Basic Hash Function Examples

  • Division Function: The hash function computes the index as the remainder of the key divided by the size of the array. This method works well when the size of the array is a prime number and the keys are uniformly distributed.

  • Multiplication Function: The hash function computes the index as the product of the key and a constant factor, then takes the fractional part of the result and multiplies it by the size of the array. This method works well when the constant factor is a fractional number between 0 and 1 and the keys are uniformly distributed.

  • Universal Hashing Function: The hash function uses a family of hash functions, each of which is chosen randomly from a set of hash functions. This method works well when the keys are not uniformly distributed, as it reduces the likelihood of collisions.

Common Hash Table Operations and Their Time Complexities

The time complexity of the common operations on a Singly Linked List are as follows:
  • Insertion: O(1) on average, O(n) in the worst case (when all keys map to the same index)
  • Deletion: O(1) on average, O(n) in the worst case (when all keys map to the same index)
  • Lookup: O(1) on average, O(n) in the worst case (when all keys map to the same index)
  • Search: O(1) on average, O(n) in the worst case (when all keys map to the same index)
  • Traversal: O(n)
The time complexity of hash table operations depends on the size of the array and the number of keys. The time complexity is O(1) on average when the load factor is low, but it can degrade to O(n) in the worst case when there are many collisions.

Hash Table Implementation Program

This program uses a simple hash function that computes the sum of the ASCII values of the characters in the key.
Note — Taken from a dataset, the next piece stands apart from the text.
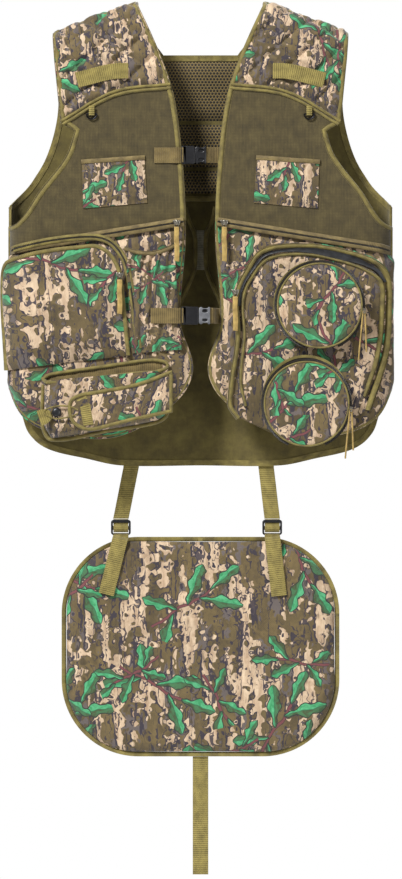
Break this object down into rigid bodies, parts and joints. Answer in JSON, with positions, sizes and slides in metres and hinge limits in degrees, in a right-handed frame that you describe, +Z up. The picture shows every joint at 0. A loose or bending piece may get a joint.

It implements the insert, get, and remove operations, as well as a print_table function for debugging purposes.

#include <stdio.h>
#include <stdlib.h>
#include <string.h>

#define MAX_SIZE 100

typedef struct {
    char* key;
    int value;
} Pair;

typedef struct {
    Pair* pairs[MAX_SIZE];
    int size;
} HashTable;

int hash(char* key) {
    int sum = 0;
    for (int i = 0; i < strlen(key); i++) {
        sum += key[i];
    }
    return sum % MAX_SIZE;
}

void insert(HashTable* table, char* key, int value) {
    int index = hash(key);
    Pair* pair = (Pair*) malloc(sizeof(Pair));
    pair->key = key;
    pair->value = value;
    table->pairs[index] = pair;
    table->size++;
}

int get(HashTable* table, char* key) {
    int index = hash(key);
    Pair* pair = table->pairs[index];
    if (pair == NULL) {
        return -1;
    }
    return pair->value;
}

void remove_key(HashTable* table, char* key) {
    int index = hash(key);
    Pair* pair = table->pairs[index];
    if (pair != NULL) {
        table->pairs[index] = NULL;
        free(pair);
        table->size--;
    }
}

void print_table(HashTable* table) {
    for (int i = 0; i < MAX_SIZE; i++) {
        Pair* pair = table->pairs[i];
        if (pair != NULL) {
            printf("%s: %d\n", pair->key, pair->value);
        }
    }
}

int main() {
    HashTable table = { .size = 0 };
    insert(&table, "Alice", 25);
    insert(&table, "Bob", 30);
    insert(&table, "Charlie", 35);
    insert(&table, "David", 40);
    print_table(&table);
    printf("Bob's age is %d\n", get(&table, "Bob"));
    remove_key(&table, "Bob");
    print_table(&table);
    return 0;
}
Output
Bob: 30
Alice: 25
David: 40
Charlie: 35
Bob's age is 30
Alice: 25
David: 40
Charlie: 35

Advantages and Limitations of Hash Tables

Advantages
  • Efficient Operations : Hash tables provide constant-time average-case complexity for insertion, retrieval, and deletion operations.

  • Dynamic Sizing : Hash tables can dynamically resize to adapt to the number of elements, ensuring efficient memory usage.

  • Versatility : Hash tables are versatile and applicable in a wide range of applications, including databases, caches, and language interpreters.
Limitations
  • Worst-Case Complexity : In the worst-case scenario, hash table operations can have a time complexity of O(n), where n is the number of elements.

  • Memory Overhead : Chaining, the most common collision resolution strategy, introduces additional memory overhead due to linked lists.

Best Practices of Using Hash Tables

  • Use a Strong Hash Function : Invest time in designing or selecting a strong hash function. A good hash function minimizes the chance of collisions and ensures a uniform distribution of keys across the array.

  • Choose an Appropriate Load Factor : The load factor is the ratio of the number of stored elements to the size of the array. A balanced load factor ensures efficient use of memory and minimizes the likelihood of collisions. Common load factors range from 0.7 to 0.9.

  • Consider Dynamic Resizing : Implement dynamic resizing to adjust the size of the array based on the number of elements stored. This prevents the hash table from becoming either too sparse or too crowded.

  • Handle Collisions Effectively : Choose a collision resolution strategy that aligns with the requirements of your application. Evaluate the trade-offs between simplicity and memory efficiency when selecting between chaining and open addressing.

  • Understand Key Characteristics : Understand the characteristics of the keys you are working with. For example, if keys are integers with a limited range, a simple hash function might suffice. However, for more complex keys, a more sophisticated hash function may be necessary.

Conclusion

The hash table data structure is a fundamental tool in computer science, providing efficient key-value storage and retrieval. By understanding its principles, basic operations, collision resolution strategies, and best practices, developers can harness the full potential of hash tables in various applications. Whether implementing a database, optimizing cache performance, or building a language interpreter, the hash table proves to be a versatile and indispensable asset in the realm of data structures.